You can scan the parts you have completed and compare them with the part that remains to be insulated.

This will enable you to compare the early morning temperatures inside before the sun gets going. With say mid afternoon when it is really hot.

These temperature guns are really handy, they will indicate the surface temperature of anything you point them at.

Get close for a small area, like the room side of the roof between the rafters where you have placed your insulation and the room side of the roof where it is fixed to the rafter and where you have the maximum conducted heat.
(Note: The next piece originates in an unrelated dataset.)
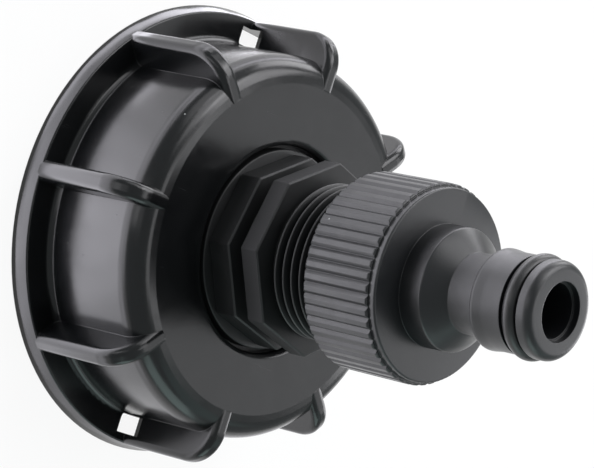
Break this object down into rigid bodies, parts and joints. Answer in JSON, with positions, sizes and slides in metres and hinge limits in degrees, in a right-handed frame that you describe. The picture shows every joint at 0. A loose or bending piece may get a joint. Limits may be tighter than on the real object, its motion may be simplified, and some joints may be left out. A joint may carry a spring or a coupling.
{
  "type": "tank outlet tap adapter",
  "caption": "Ribbed screw cap for a bulk tank's coarse-thread outlet, with a swivel outlet and a knurled screw-on connector that carries a snap-in hose spigot.",
  "frame": {"origin": "centre of the nut's mouth rim, on the flat face that the adapter stands on", "axes": "+Z along the common axis towards the spigot; +Y through the grip rib that has a seal slot at its foot"},
  "size_m": [0.0788, 0.0788, 0.0833],
  "materials": {
    "cap_plastic": "satin moulded black polypropylene",
    "outlet_plastic": "satin moulded black polypropylene",
    "connector_plastic": "matt moulded dark grey-black plastic",
    "gasket_rubber": "matt black rubber",
    "seal_rubber": "lightly greased black rubber"
  },
  "bodies": {
    "nut": {"coupling_nut": "cap_plastic"},
    "outlet": {"outlet_insert": "outlet_plastic", "tank_gasket": "gasket_rubber"},
    "travel": {"tap_washer": "gasket_rubber"},
    "connector": {"tap_connector": "connector_plastic", "spigot_o_ring": "seal_rubber"}
  },
  "joints": [
    {"name": "outlet_swivel", "type": "hinge", "parent": "nut", "child": "outlet", "pos_m": [0, 0, 0.02], "axis": [0, 0, 1], "continuous": true},
    {"name": "connector_travel", "type": "slide", "parent": "outlet", "child": "travel", "axis": [0, 0, 1], "range_m": [0, 0.00907]},
    {"name": "connector_turn", "type": "hinge", "parent": "travel", "child": "connector", "pos_m": [0, 0, 0.05], "axis": [0, 0, 1], "range_deg": [0, 1800]}
  ],
  "couplings": [
    {"joint": "connector_travel", "follows": "connector_turn", "m_per_rad": 0.0002887}
  ]
}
Bats only really work when they are sealed in a plastic bag or an airtight box - the problem with them is that the warm air moves through them and round them, and worse still they cannot be fixed between the joists or rafters to ensure an airtight seal. Add to that they are transparent to water vapour, that easily passes through on its way to landing on the nearest cold surface, leaving the possibility of mould and wet rot.

The reflective membrane is supposed to be positioned an inch below the inside of the roof, to enable the radiation from the sun to be reflected back out through the roof. It should be continued down between the rafters until they meet the top of the walls.
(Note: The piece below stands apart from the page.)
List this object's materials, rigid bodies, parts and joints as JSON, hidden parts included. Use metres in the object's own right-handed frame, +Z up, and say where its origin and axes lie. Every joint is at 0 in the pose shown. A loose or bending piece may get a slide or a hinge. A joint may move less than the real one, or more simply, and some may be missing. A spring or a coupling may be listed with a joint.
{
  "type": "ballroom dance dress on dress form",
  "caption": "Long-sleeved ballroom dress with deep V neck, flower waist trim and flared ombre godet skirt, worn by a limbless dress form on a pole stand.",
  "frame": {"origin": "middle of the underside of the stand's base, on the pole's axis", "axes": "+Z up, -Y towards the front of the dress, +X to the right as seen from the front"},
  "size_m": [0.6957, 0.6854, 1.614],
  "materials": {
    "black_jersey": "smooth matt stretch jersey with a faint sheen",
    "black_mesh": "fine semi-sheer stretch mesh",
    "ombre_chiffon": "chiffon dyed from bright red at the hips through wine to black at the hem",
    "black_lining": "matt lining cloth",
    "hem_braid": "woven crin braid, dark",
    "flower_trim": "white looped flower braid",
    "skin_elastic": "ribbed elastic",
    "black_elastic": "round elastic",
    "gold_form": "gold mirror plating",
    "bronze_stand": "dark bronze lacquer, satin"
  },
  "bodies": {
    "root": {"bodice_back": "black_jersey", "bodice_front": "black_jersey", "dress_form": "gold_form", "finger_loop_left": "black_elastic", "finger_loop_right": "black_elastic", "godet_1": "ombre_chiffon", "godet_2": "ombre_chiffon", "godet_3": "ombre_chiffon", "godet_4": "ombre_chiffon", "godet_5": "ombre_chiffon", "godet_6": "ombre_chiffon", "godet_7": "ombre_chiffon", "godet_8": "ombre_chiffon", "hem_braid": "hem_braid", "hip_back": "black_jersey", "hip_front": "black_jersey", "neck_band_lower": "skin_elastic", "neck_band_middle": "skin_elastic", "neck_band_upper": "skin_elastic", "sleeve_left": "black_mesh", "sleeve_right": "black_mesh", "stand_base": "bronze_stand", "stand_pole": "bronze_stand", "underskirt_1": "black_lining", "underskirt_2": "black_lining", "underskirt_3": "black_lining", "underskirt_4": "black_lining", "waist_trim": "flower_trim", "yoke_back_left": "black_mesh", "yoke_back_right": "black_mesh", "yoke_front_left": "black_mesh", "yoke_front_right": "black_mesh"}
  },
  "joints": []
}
Insulation should then be positioned immediately below the reflective membrane, between the rafters.

The rafters support the sloping part of the roof.
The joists run horizontally supporting the ground floor. They make the ceiling of the ground floor rooms and the floor of the upstairs.
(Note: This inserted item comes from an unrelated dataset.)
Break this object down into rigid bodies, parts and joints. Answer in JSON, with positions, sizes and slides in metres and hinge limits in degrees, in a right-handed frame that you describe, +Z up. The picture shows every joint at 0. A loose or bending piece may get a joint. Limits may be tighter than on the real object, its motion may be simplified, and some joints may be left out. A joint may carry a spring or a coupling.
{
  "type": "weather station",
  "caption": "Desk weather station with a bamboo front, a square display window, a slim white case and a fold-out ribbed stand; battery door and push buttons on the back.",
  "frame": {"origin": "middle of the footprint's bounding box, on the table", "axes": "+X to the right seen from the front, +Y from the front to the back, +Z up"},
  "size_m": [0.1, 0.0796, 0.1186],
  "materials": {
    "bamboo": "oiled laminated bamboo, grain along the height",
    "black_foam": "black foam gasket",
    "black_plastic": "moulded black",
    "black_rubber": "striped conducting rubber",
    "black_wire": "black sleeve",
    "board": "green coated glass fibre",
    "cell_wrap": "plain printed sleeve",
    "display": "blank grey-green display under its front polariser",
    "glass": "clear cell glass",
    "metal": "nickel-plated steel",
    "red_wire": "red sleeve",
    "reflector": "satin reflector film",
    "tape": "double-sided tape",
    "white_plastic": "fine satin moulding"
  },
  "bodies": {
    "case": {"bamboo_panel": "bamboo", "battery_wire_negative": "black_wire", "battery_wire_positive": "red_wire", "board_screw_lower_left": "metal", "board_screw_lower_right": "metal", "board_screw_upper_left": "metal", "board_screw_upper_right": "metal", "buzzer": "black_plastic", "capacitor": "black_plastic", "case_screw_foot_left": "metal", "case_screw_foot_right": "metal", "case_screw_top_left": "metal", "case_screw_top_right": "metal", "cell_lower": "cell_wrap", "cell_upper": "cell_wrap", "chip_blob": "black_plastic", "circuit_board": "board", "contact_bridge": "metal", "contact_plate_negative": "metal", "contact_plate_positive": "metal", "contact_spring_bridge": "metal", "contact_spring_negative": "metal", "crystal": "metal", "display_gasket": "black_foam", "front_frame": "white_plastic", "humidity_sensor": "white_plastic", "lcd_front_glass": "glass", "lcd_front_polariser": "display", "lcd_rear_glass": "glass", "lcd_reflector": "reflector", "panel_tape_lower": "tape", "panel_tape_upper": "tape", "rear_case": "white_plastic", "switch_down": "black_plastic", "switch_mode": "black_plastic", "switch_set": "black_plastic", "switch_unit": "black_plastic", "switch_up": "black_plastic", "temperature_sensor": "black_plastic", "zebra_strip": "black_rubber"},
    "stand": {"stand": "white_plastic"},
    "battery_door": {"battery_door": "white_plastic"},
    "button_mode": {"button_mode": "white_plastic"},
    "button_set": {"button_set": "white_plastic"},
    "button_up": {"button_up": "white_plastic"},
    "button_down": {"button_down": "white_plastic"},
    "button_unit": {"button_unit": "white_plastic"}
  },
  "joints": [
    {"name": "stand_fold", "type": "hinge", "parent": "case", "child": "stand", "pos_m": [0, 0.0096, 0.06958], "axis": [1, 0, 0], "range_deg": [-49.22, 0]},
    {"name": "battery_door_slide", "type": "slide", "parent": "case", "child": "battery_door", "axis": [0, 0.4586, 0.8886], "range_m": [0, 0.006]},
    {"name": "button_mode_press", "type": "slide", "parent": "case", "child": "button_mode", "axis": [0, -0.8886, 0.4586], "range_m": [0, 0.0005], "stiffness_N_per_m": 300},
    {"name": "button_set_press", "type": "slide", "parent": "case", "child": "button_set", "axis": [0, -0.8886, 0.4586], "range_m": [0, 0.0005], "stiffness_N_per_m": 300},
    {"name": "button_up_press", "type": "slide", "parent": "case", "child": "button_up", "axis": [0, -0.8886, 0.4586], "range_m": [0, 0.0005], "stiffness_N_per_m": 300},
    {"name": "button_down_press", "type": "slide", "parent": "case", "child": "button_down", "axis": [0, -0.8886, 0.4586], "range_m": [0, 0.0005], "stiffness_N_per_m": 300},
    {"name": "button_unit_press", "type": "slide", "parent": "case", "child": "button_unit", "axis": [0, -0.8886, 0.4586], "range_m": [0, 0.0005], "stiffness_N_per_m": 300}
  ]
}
The knee walls have insulation between the studs.

All of the room sides of the rafters, joists and knee walls should be covered with tightly butted polystyrene, preferably two or more inches thick, to stop the heat moving by conduction through the wood framing, the polystyrene on the ceilings and walls and knee walls is then covered with drywall. The floor with floor boards, plywood, or oriental board, as you prefer.

Drywall is important! It provides a half hour fire retarder - this will be important should you ever have a fire.

The recommendation for a heat tight, no energy required home in a very cold, or very hot area, is 14 inches of polystyrene. Temperate areas require less, but every year the recommended level of insulation goes up, therefore it is down to you to decide how much.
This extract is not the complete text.